Feature extraction breaks down or decomposes the glyphs into features such as lines, closed loops, line direction, and line intersections. It then uses these features to find the best match or the nearest neighbor among its various stored glyphs.

Postprocessing

After analysis, the system converts the extracted text data into a computerized file. Some OCR systems can create annotated PDF files that include both the before and after versions of the scanned document.

Optical character recognition use cases

The most well-known use case for optical character recognition (OCR) is converting printed paper documents into machine-readable text documents. Once a scanned paper document goes through OCR processing, the text of the document can be edited with a word processor like Microsoft Word or Google Docs.

OCR is often used as a hidden technology, powering many well-known systems and services in our daily life. Important — but less-known — use cases for OCR technology include data-entry automation, assisting blind and visually impaired persons and indexing documents for search engines, such as passports, license plates, invoices, bank statements, business cards and automatic number plate recognition.

OCR enables the optimization of big-data modeling by converting paper and scanned image documents into machine-readable, searchable pdf files. Processing and retrieving valuable information cannot be automated without first applying OCR in documents where text layers are not already present.

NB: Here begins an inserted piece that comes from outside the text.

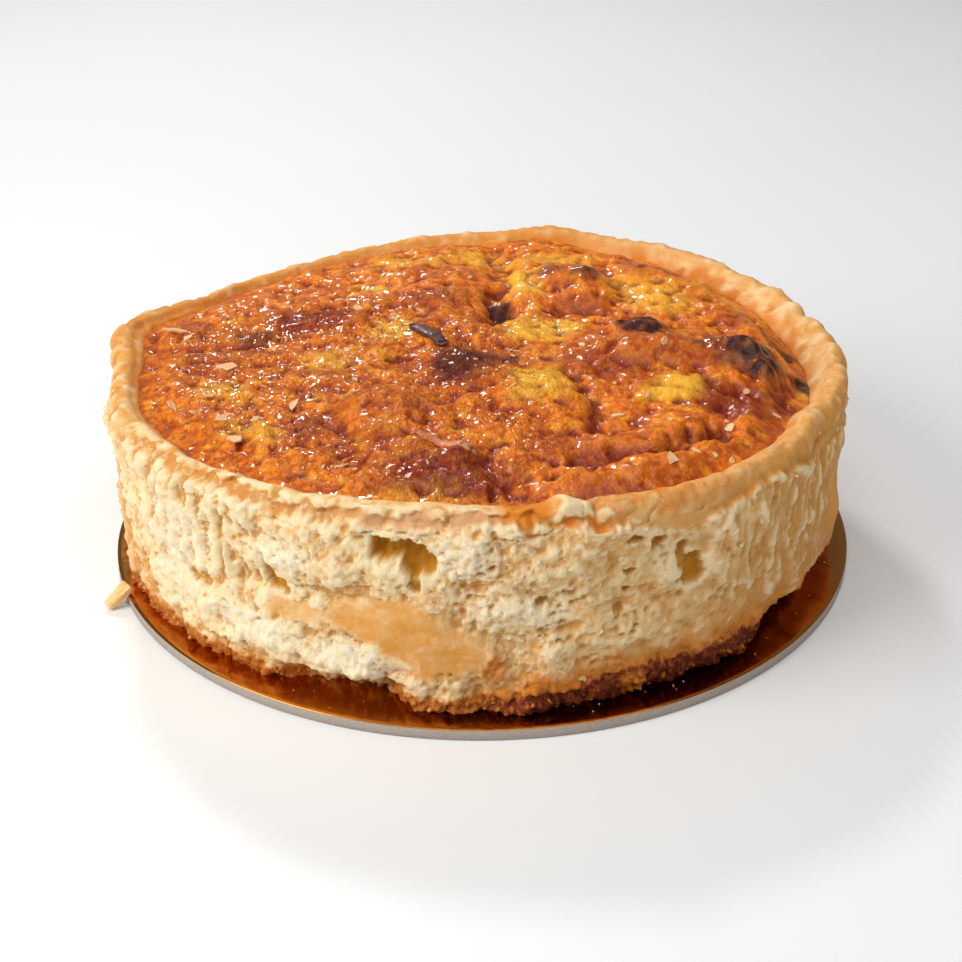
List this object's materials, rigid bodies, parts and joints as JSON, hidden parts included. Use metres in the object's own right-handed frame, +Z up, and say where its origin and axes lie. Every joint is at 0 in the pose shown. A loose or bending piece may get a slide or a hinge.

With OCR text recognition, scanned documents can be integrated into a big-data system that is now able to read client data from bank statements, contracts and other important printed documents. Instead of having employees examine countless image documents and manually feed inputs into an automated big-data processing workflow, organizations can use OCR to automate at the input stage of data mining. OCR software can identify the text in the image, extract text in pictures, save the text file and support jpg, jpeg, png, bmp, tiff, pdf and other formats.